Les chapitres du roman constituent de courtes nouvelles et le lecteur au début du moins, s’il prend plaisir à lire McCann, se demande où il veut en venir, jusqu’à que l’écrivain fasse surgir des liens, parfois ténus, parfois étroits, entre chacun de ses personnages et dès lors c’est une fresque qui se déploie sous nos yeux, symbolisé par une lettre remise à Brown l’aviateur en 1919 et qui parviendra entre les mains d’Hannah cent cinquante ans plus tard, sans avoir été ouverte. S’étalant entre 1845 et 1998 sans que la chronologie soit respectée, comme un arc-en-ciel ayant un pied en Irlande et l’autre en Amérique, la liaison entre les deux pays se fait dans les deux sens et défiant le temps qui s’écoule les acteurs du roman créent une chaine familiale ou relationnelle dont l’île reste le pivot central.
Commençant son ouvrage par de très courtes phrases, presque sèches, dans sa première partie, McCann peint sa toile à petites touches, modestes et humbles, l’air de ne pas y toucher et quand il évoque des problèmes graves comme l’esclavage qui règne en Amérique ou la misère qui sévit en Irlande, il le fait au travers de petites choses de la vie touchant ses héros. Mais où l’auteur excelle, c’est dans le ton et la manière dont il s’y prend pour nous rendre ses personnages extrêmement attachants car on ressent alors pleinement son amour pour eux et son pays natal. Tous sans exception, hommes et femmes, sont des héros chacun à leur manière et leurs destins nous émeuvent au plus haut point.
Un très beau roman de Colum McCann, une fois encore.
« Agenouillée devant lui, elle caressa sa joue, son menton imberbe. Vomit le feu dans ses deux mains glacées. Le dévêtit.

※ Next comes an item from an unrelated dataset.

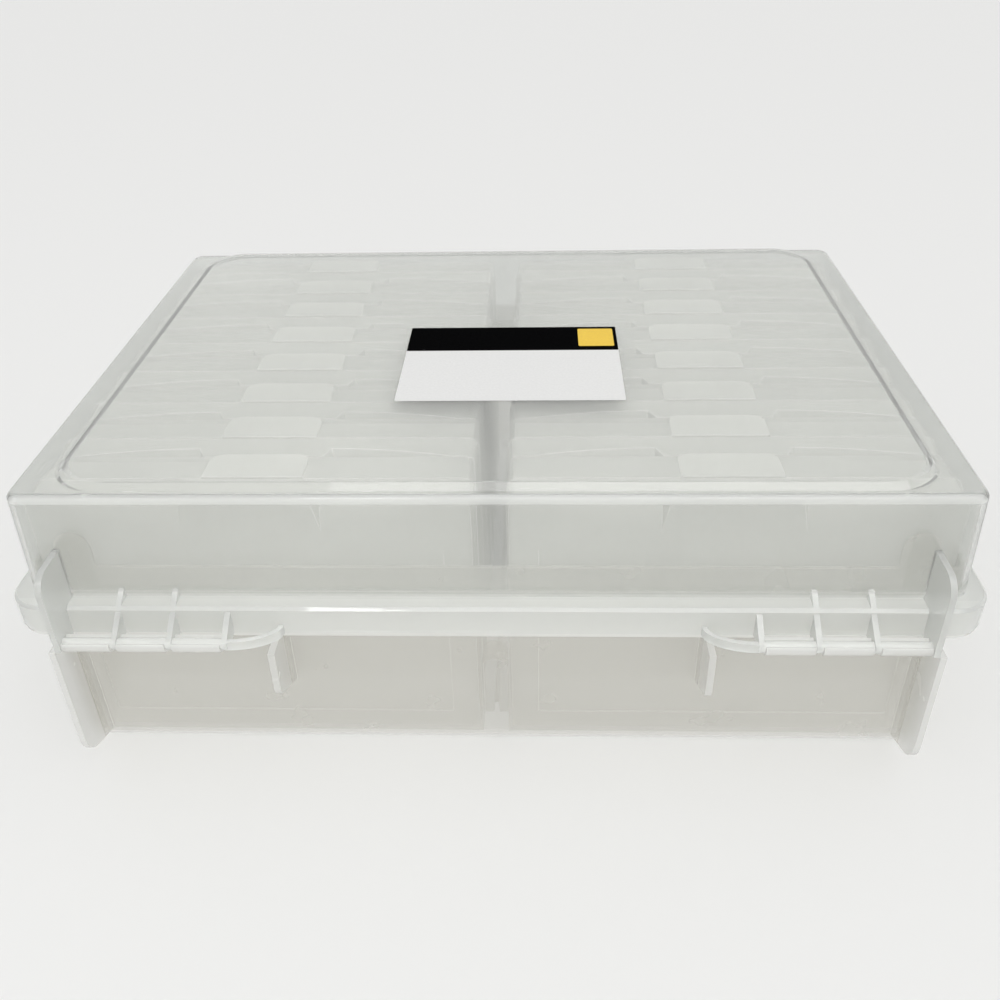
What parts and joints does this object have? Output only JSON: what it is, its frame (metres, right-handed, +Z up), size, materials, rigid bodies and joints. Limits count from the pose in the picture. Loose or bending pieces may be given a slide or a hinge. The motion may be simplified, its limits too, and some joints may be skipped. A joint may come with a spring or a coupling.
{
  "type": "photo keeper case",
  "caption": "Clear snap-lid carry case with feet on its hinge side, two latches and a moulded handle, holding two columns of flat photo cases that stand on edge.",
  "frame": {"origin": "under the middle of the whole case, on the surface it stands on", "axes": "+X along the width, +Y towards the hinge side, -Y towards the handle and latches, +Z up"},
  "size_m": [0.381, 0.3064, 0.1286],
  "materials": {
    "base_milky": "translucent milky polypropylene, softly glossy",
    "lid_clear": "clear glossy polypropylene, slightly hazy",
    "latch_clear": "semi-clear glossy polypropylene",
    "case_frosted": "frosted translucent polypropylene"
  },
  "bodies": {
    "base": {"base_tray": "base_milky", "photo_case_01_tray": "case_frosted", "photo_case_01_cover": "case_frosted", "photo_case_02_tray": "case_frosted", "photo_case_02_cover": "case_frosted", "photo_case_03_tray": "case_frosted", "photo_case_03_cover": "case_frosted", "photo_case_04_tray": "case_frosted", "photo_case_04_cover": "case_frosted", "photo_case_05_tray": "case_frosted", "photo_case_05_cover": "case_frosted", "photo_case_06_tray": "case_frosted", "photo_case_06_cover": "case_frosted", "photo_case_07_tray": "case_frosted", "photo_case_07_cover": "case_frosted", "photo_case_08_tray": "case_frosted", "photo_case_08_cover": "case_frosted", "photo_case_09_tray": "case_frosted", "photo_case_09_cover": "case_frosted", "photo_case_10_tray": "case_frosted", "photo_case_10_cover": "case_frosted", "photo_case_11_tray": "case_frosted", "photo_case_11_cover": "case_frosted", "photo_case_12_tray": "case_frosted", "photo_case_12_cover": "case_frosted", "photo_case_13_tray": "case_frosted", "photo_case_13_cover": "case_frosted", "photo_case_14_tray": "case_frosted", "photo_case_14_cover": "case_frosted", "photo_case_15_tray": "case_frosted", "photo_case_15_cover": "case_frosted", "photo_case_16_tray": "case_frosted", "photo_case_16_cover": "case_frosted"},
    "lid": {"lid": "lid_clear"},
    "latch_left": {"latch_left": "latch_clear"},
    "latch_right": {"latch_right": "latch_clear"}
  },
  "joints": [
    {"name": "lid_hinge", "type": "hinge", "parent": "base", "child": "lid", "pos_m": [0, 0.14946, 0.0706], "axis": [-1, 0, 0], "range_deg": [0, 180]},
    {"name": "latch_left_hinge", "type": "hinge", "parent": "lid", "child": "latch_left", "pos_m": [-0.092, -0.13607, 0.0764], "axis": [-1, 0, 0], "range_deg": [0, 100]},
    {"name": "latch_right_hinge", "type": "hinge", "parent": "lid", "child": "latch_right", "pos_m": [0.092, -0.13607, 0.0764], "axis": [-1, 0, 0], "range_deg": [0, 100]}
  ]
}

J’espère que ton âme m’écoutera maintenant. Dieu et diable là-haut, va les maudire pour moi. Leur dessein monstrueux de sang et d’os. Leur bête abreuvée de bêtise, la solitude de toutes les mères. Elle déboutonna sa tunique. Posa une main sur son cœur. La balle aurait pu passer sous l’aisselle. Comme s’il avait levé les bras en signe de reddition, mais qu’elle avait tenu à se planter là. Minuscule blessure. Pas de quoi l’emporter. Sa cuvette près d’elle, Lily lava la plaie avec du savon blanc. Elle habilla son fils comme s’il était vivant, puis elle traina son corps dans l’herbe. »
Colum McCann Transatlantic Belfond
Traduit de l’anglais (Irlande) par Jean-Luc Piningre
2 commentaires
J'ai beaucoup apprécié 'Les saisons de la nuit' et je retrouve dans ce que tu dis de celui-ci cette manière particulière d'enchâsser des histoires à première vue indépendantes qui m'a tellement convaincu chez cet auteur. Je le lirai sans doute. D'autant que depuis quelques semaines il me fait effrontément de l'œil sur la table de mon libraire.
Le tout début du roman peut sembler peu intéressant mais ce n’est qu’une impression qui ne dure pas. La construction savante se met en branle ; mais ce qui est criant et convainc le lecteur, c’est la bonté et l’amour émanant des personnages. Je n’entrerai pas dans les comparaisons, du genre ce roman est meilleur ou moins bon que son précédent. C’est un très bon roman, Cléanthe, il mérite ton attention.